| COLLECTED DATA |
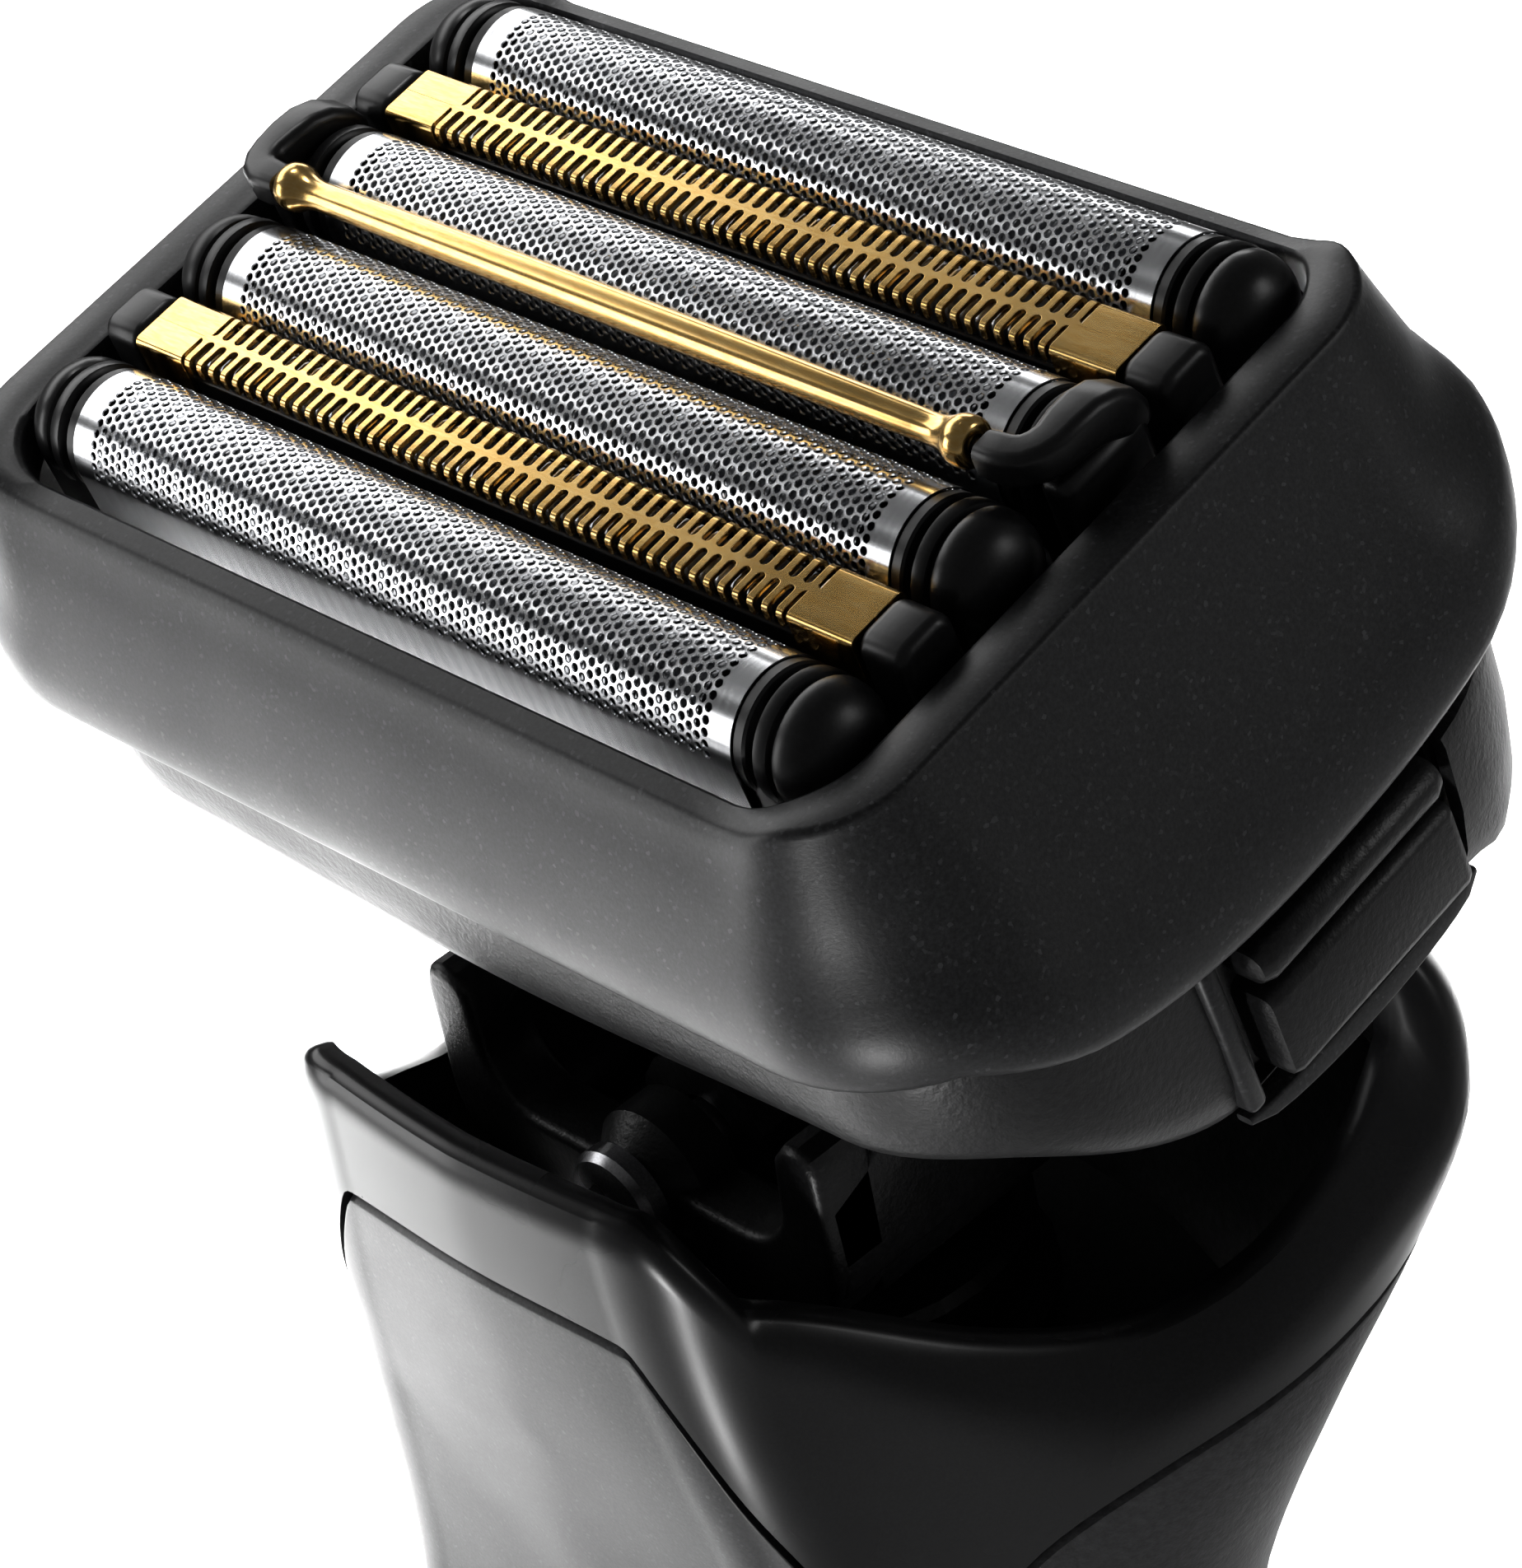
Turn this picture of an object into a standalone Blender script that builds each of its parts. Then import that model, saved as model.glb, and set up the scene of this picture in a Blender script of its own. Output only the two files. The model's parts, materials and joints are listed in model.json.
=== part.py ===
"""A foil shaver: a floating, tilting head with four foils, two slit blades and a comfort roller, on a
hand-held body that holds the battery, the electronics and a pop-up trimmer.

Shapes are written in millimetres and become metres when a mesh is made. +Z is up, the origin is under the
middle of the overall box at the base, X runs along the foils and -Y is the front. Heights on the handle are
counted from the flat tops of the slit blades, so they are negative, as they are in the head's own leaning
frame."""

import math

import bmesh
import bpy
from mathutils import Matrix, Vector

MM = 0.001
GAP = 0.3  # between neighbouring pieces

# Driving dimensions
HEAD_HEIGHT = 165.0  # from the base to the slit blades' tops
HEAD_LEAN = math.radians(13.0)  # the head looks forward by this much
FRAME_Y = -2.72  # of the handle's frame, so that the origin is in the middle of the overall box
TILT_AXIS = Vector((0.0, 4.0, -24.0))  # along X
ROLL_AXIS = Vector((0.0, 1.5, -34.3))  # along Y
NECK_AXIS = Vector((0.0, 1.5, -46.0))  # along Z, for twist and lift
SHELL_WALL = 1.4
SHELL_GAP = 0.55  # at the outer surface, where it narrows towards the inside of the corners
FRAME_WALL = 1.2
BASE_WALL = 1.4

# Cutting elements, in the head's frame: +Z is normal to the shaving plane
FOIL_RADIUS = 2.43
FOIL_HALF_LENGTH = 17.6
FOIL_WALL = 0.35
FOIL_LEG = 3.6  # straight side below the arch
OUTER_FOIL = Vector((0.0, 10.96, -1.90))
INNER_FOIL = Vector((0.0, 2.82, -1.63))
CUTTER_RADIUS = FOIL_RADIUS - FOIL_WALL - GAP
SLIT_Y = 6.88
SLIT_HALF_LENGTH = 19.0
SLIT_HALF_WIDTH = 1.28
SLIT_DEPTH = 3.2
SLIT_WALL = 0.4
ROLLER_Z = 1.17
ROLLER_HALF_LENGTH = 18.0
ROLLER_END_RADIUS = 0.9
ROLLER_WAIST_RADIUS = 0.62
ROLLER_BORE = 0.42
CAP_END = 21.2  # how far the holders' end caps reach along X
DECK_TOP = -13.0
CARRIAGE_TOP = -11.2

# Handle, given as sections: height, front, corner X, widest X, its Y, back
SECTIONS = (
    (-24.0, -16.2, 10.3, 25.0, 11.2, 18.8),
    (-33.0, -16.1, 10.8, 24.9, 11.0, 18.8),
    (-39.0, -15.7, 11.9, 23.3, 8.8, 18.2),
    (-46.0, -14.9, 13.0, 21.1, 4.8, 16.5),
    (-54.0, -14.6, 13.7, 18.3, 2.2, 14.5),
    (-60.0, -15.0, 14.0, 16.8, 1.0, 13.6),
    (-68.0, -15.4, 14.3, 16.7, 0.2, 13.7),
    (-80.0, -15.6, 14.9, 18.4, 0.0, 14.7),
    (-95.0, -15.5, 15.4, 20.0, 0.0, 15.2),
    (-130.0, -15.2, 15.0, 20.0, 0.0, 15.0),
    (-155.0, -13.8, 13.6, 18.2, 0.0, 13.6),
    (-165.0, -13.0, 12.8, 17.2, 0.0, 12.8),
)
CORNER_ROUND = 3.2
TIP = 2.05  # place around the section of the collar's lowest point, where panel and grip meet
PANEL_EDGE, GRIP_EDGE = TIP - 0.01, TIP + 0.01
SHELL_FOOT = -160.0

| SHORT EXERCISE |
Produce the lines from the top of the listing through the "CARRIAGE_TOP = -11.2" line exactly as they appear, with no additional output.

| WRITTEN RESPONSE |
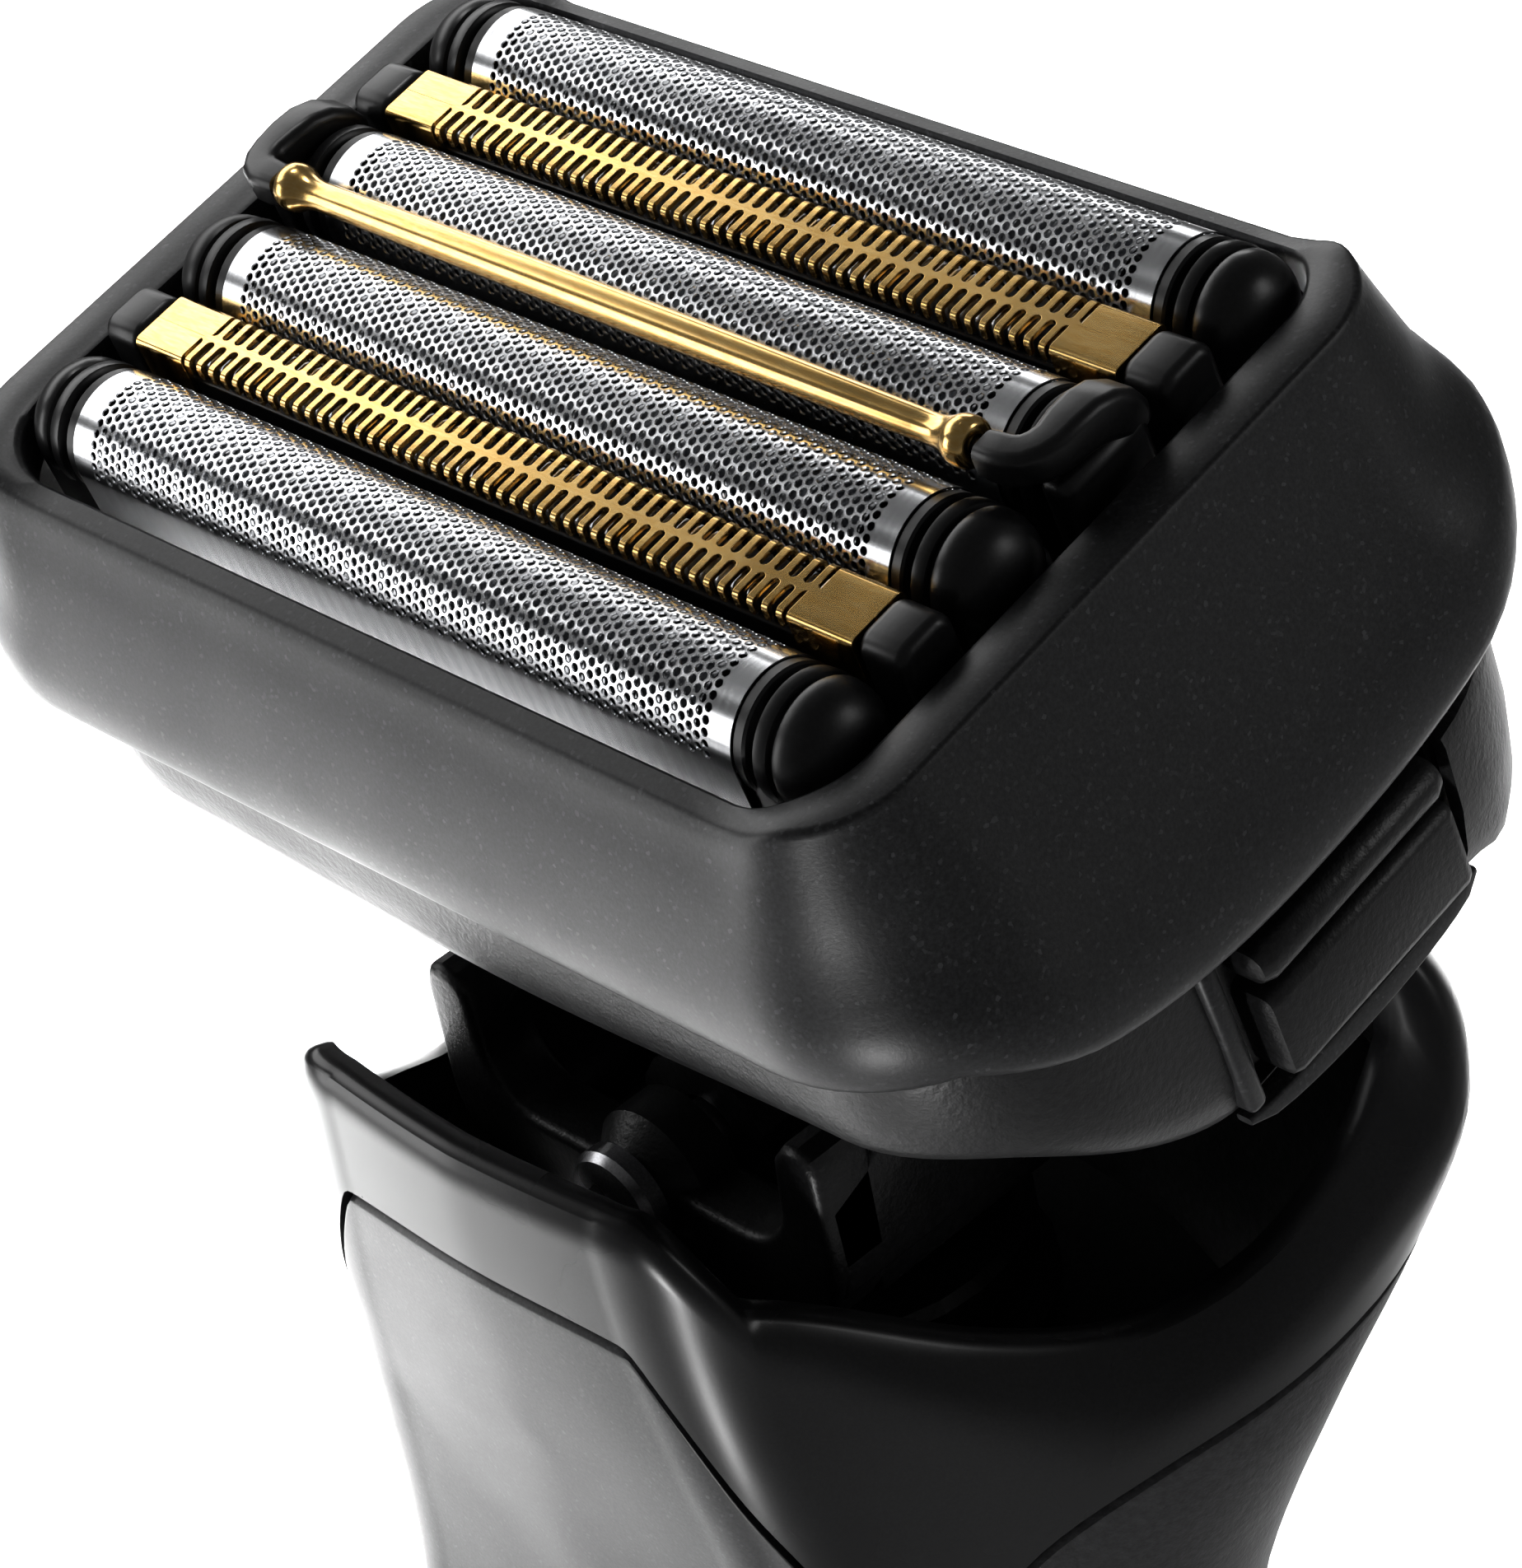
Turn this picture of an object into a standalone Blender script that builds each of its parts. Then import that model, saved as model.glb, and set up the scene of this picture in a Blender script of its own. Output only the two files. The model's parts, materials and joints are listed in model.json.
=== part.py ===
"""A foil shaver: a floating, tilting head with four foils, two slit blades and a comfort roller, on a
hand-held body that holds the battery, the electronics and a pop-up trimmer.

Shapes are written in millimetres and become metres when a mesh is made. +Z is up, the origin is under the
middle of the overall box at the base, X runs along the foils and -Y is the front. Heights on the handle are
counted from the flat tops of the slit blades, so they are negative, as they are in the head's own leaning
frame."""

import math

import bmesh
import bpy
from mathutils import Matrix, Vector

MM = 0.001
GAP = 0.3  # between neighbouring pieces

# Driving dimensions
HEAD_HEIGHT = 165.0  # from the base to the slit blades' tops
HEAD_LEAN = math.radians(13.0)  # the head looks forward by this much
FRAME_Y = -2.72  # of the handle's frame, so that the origin is in the middle of the overall box
TILT_AXIS = Vector((0.0, 4.0, -24.0))  # along X
ROLL_AXIS = Vector((0.0, 1.5, -34.3))  # along Y
NECK_AXIS = Vector((0.0, 1.5, -46.0))  # along Z, for twist and lift
SHELL_WALL = 1.4
SHELL_GAP = 0.55  # at the outer surface, where it narrows towards the inside of the corners
FRAME_WALL = 1.2
BASE_WALL = 1.4

# Cutting elements, in the head's frame: +Z is normal to the shaving plane
FOIL_RADIUS = 2.43
FOIL_HALF_LENGTH = 17.6
FOIL_WALL = 0.35
FOIL_LEG = 3.6  # straight side below the arch
OUTER_FOIL = Vector((0.0, 10.96, -1.90))
INNER_FOIL = Vector((0.0, 2.82, -1.63))
CUTTER_RADIUS = FOIL_RADIUS - FOIL_WALL - GAP
SLIT_Y = 6.88
SLIT_HALF_LENGTH = 19.0
SLIT_HALF_WIDTH = 1.28
SLIT_DEPTH = 3.2
SLIT_WALL = 0.4
ROLLER_Z = 1.17
ROLLER_HALF_LENGTH = 18.0
ROLLER_END_RADIUS = 0.9
ROLLER_WAIST_RADIUS = 0.62
ROLLER_BORE = 0.42
CAP_END = 21.2  # how far the holders' end caps reach along X
DECK_TOP = -13.0
CARRIAGE_TOP = -11.2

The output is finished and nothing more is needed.